I asked my mum to explain how this could happen. My mum wept.

The issue of refugees and immigration in Australia is so immense that it’s overwhelming. It saddens me that it is a political issue before a humanitarian one. How do we break the cycle? I’m sure Clarke’s predominantly sad and distressing stories are representative of thousands of real stories, stories that are being lived now in Australian suburbs, in detention centres and in similar places all around the world. And for this reason, everyone should read Foreign Soil.

As in any collection of short stories, I had my favourites – the opening, David, made me cry, as did The Stilt Fisherman of Kathaluwa, a story that should be mandatory reading for all Australians.

“Asanka had thought of running, of sneaking past the heavy metal door and trying to escape, but he did not know what the Australians would do. The Tigers came back for hi after half a day in the potato chest, but these people have locked him up for one and a half years.”

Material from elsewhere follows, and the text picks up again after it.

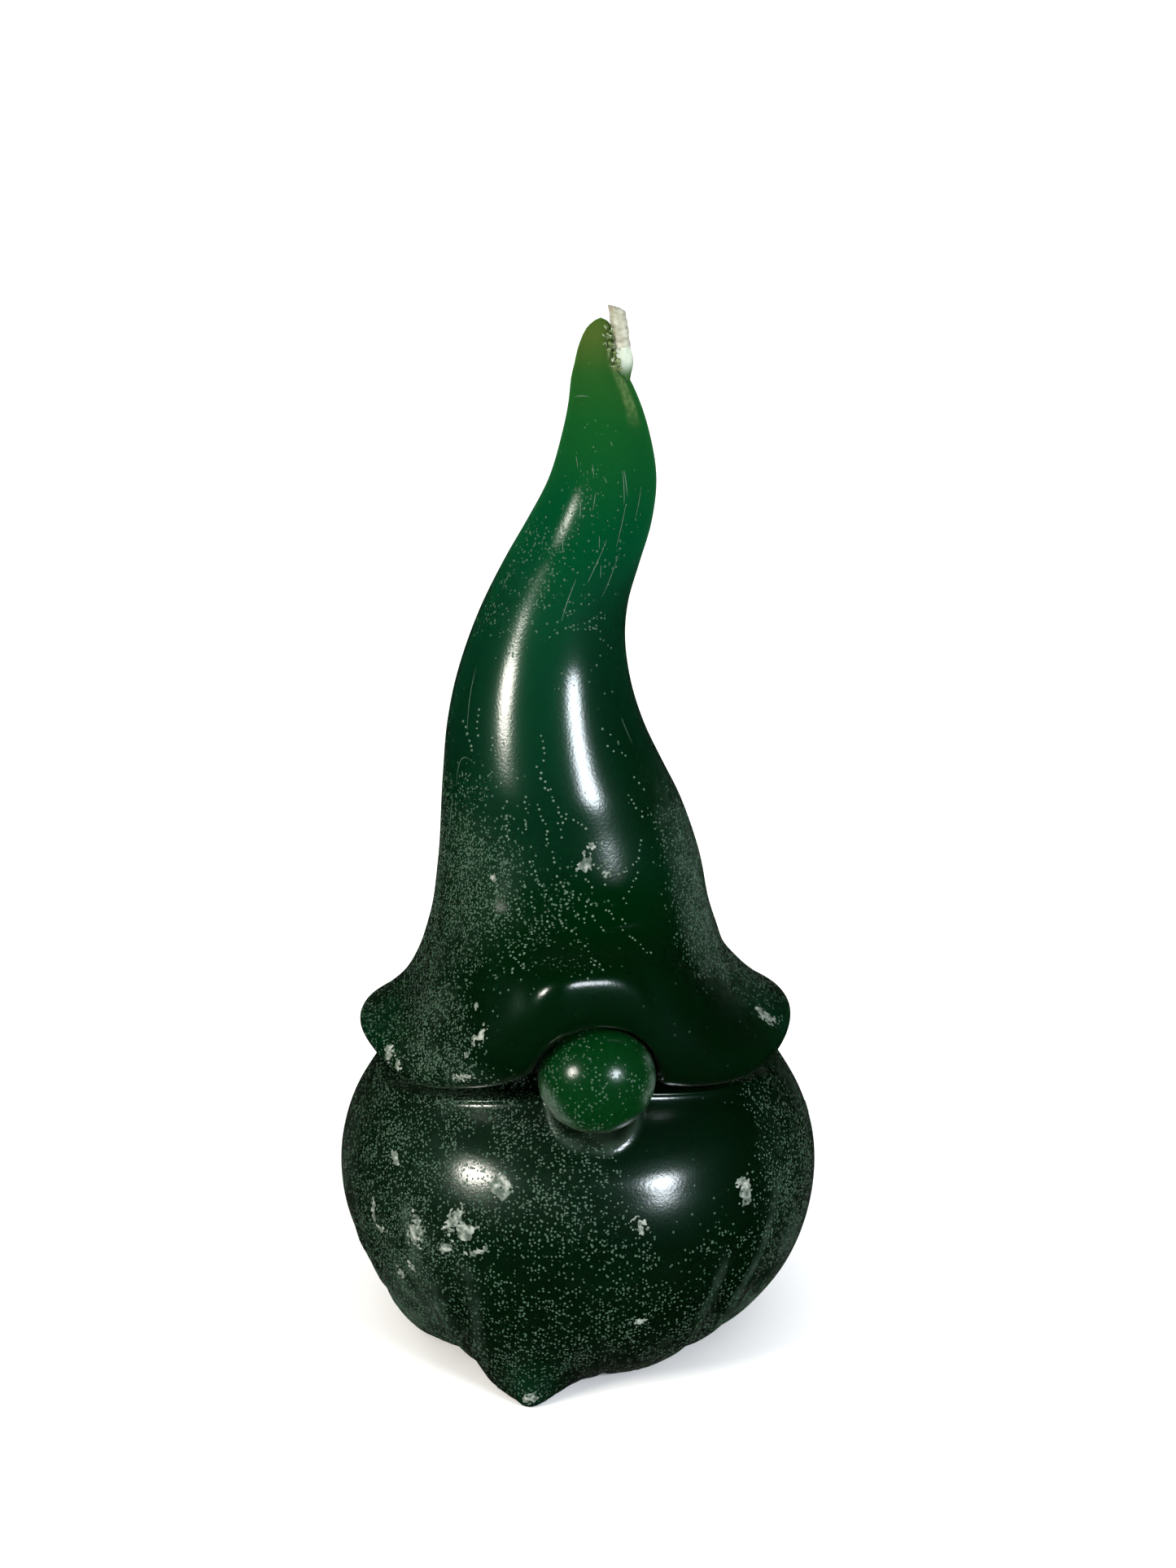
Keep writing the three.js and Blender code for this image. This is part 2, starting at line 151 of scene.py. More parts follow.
# Wax that clings to the wick above the candle: its route and how far it swells in the middle.
COAT_ROUTE = [(5.3, 1.6, 121.4), (5.42, 1.58, 122.8), (5.5, 1.6, 124.2), (5.42, 1.6, 125.7)]
COAT_SWELL, COAT_LENGTH, COAT_LIP = 0.24, 4.3, (124.6, 125.7)

# Soft lumps all over and chips along the foot: depth, size, and the height of the chips.
LUMP_DEPTH, LUMP_SIZE = 0.09, 9.0
RAGGED_DEPTH, RAGGED_SIZE, RAGGED_HEIGHT = 0.35, 1.6, 1.8
# Underside, from the bore to the foot: part of the way out and height.
BASE_RINGS = [
    (0, BORE_DEPTH), (0, 0.4), (0.02, 0.1), (0.3, 0.35), (0.6, 0.3), (0.85, 0.12), (0.95, 0),
]

# Mesh rows: up to each profile point, the longest step between rows.
ROW_STEPS = [(10, 1), (22, 0.22), (26, 0.4), (42, 1), (48, 0.25)]
# Mesh columns: start angle and step.
COLUMN_STEPS = [(-180, 1.7), (-27, 0.4), (27, 1.7), (180, 0)]

# --- surface condition, with painted light and shade ---
# How light the wax looks where it gets thin: height on the hat, value.
THIN_BY_HEIGHT = [
    (0, 0), (50, 0.04), (59, 0.1), (72, 0.22), (84, 0.34), (95, 0.45), (103, 0.57),
    (110, 0.68), (117, 0.8), (122, 0.88), (127, 1), (130, 1),
]
# Lighter patches of thin wax and darker patches of painted shade: angle, height, spread in degrees, spread
# in height, amount.
THIN_AND_SHADED_SPOTS = [
    (-76, 43, 16, 4, 0.14), (76, 44, 15, 4, 0.14), (-17, 1, 8, 6, 0.2), (-73, 1, 9, 5, 0.2),
    # The darker patches, with negative amounts, are painted shade on the sides of the hat.
    (42, 86, 32, 16, -0.13), (-52, 93, 20, 17, -0.09),
]
# Wax bloom, a crust of tiny pale dots: angle, height, spread in degrees and in height, amount.
BLOOM_ZONES = [
    (-66, 60, 30, 13, 0.7), (64, 60, 22, 11, 0.85), (-40, 68, 22, 11, 0.35), (-52, 99, 34, 8, 0.35),
    (0, 98, 40, 6, 0.22), (24, 90, 26, 7, 0.1), (-14, 62, 24, 7, 0.28), (-52, 47, 24, 5, 0.5),
    (-38, 43, 22, 3, 0.4), (78, 47, 14, 4, 0.4), (-58, 28, 26, 12, 0.65), (-12, 31, 18, 6, 0.6),
    (-5, 17, 50, 8, 0.38), (62, 24, 20, 13, 0.7), (-100, 55, 24, 30, 0.5), (110, 52, 26, 25, 0.55),
    (-25, 4, 60, 7, 0.5), (-64, 10, 20, 9, 0.4), (50, 6, 30, 6, 0.45),
    (150, 24, 34, 14, 0.6), (-150, 27, 30, 13, 0.5), (180, 62, 30, 12, 0.45), (180, 100, 40, 9, 0.3),
    (-30, 38, 30, 2.5, 0.45),
]
# Pale haze beyond that of the bloom, in the same form: dust on the wax, and painted sheen towards the
# sides.
HAZE_AND_SHEEN_ZONES = [
    (48, 7, 7, 4, 0.7), (-66, 7, 10, 6, 0.7), (-48, 10, 9, 8, 0.35), (68, 60, 18, 13, 0.35),
    (60, 12, 8, 7, 0.5), (-90, 15, 14, 14, 0.5), (90, 20, 12, 14, 0.5),
]
HAZE_WITH_BLOOM = 0.12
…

Railton Road made for hard reading – I challenge anyone to find the ending of that story anything but horrifying. My favourite (for want of a far better word) was Shu Yi, a story about casual racism in the playground.

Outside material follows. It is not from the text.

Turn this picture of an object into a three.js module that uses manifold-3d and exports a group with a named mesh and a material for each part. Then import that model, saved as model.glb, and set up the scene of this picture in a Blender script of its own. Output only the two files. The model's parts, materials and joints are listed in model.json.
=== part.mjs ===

Clarke flexes her writing chops with extensive use of English dialects – a New Orleans drawl in Gaps in the Hickory, musical Jamaican English in Big Islan and the clipped shorthand of Sudanese immigrants in David. You get into the rhythm of each story fairly quickly but admittedly, I did have to concentrate – the changes of character, setting and tone of each story don’t allow readers to be complacent.

“Out on de ocean, aquamarine meet cobalt, cobalt greet turquoise, an turquoise got itself busy-up hailin good afternoon te de jadest ov greens. Some part de harbour so clear-clear green-blue dat it seem im could jus reach out in front im face an touch de sandy sea bottom. Light ray ripplin off true-gentle wave, like de ocean itself is carryin de sunshine inte Kingston Beach.”

It’s hardly surprising to discover that Clarke is a performance poet, is it?

3.5/5 I have trouble ‘rating’ a short-story collection – invariably there are some you love and others you don’t. Regardless, Foreign Soil will leave a lasting impression.

Will it win the Stella Prize? The Stella is relatively new so it’s too early to identify the type of book the judges will favour. For that reason alone, I reckon Foreign Soil is a strong contender – a distinct style, creative and relevant.

10 responses

    • Totally agree – hope that at least a handful of the stories are published as features in newspapers etc. Of course, the people that ‘should’ read them probably won’t!

  1. I just re-read my comment and I sounded a bit harsh—my apologies. Also, I include myself in the ‘selfish white Australian’ category—we could all do with hearing/reading/seeing why people flee their home country, and learning about exactly what goes on behind the barbed wire of the detention centres.

  2. This sounds really powerful. The immigrant experience is not my own, although I live in London so I’m surrounded by people who were born in other countries. Your discussion of this collection has made me realise how oblivious I can be as to what has caused them to leave their place of birth.

  3. Whilst not a big fan of the short story and hardly a fan of prize winning/nominates literature which almost always leaves me disappointed I have to say this book appeals to me.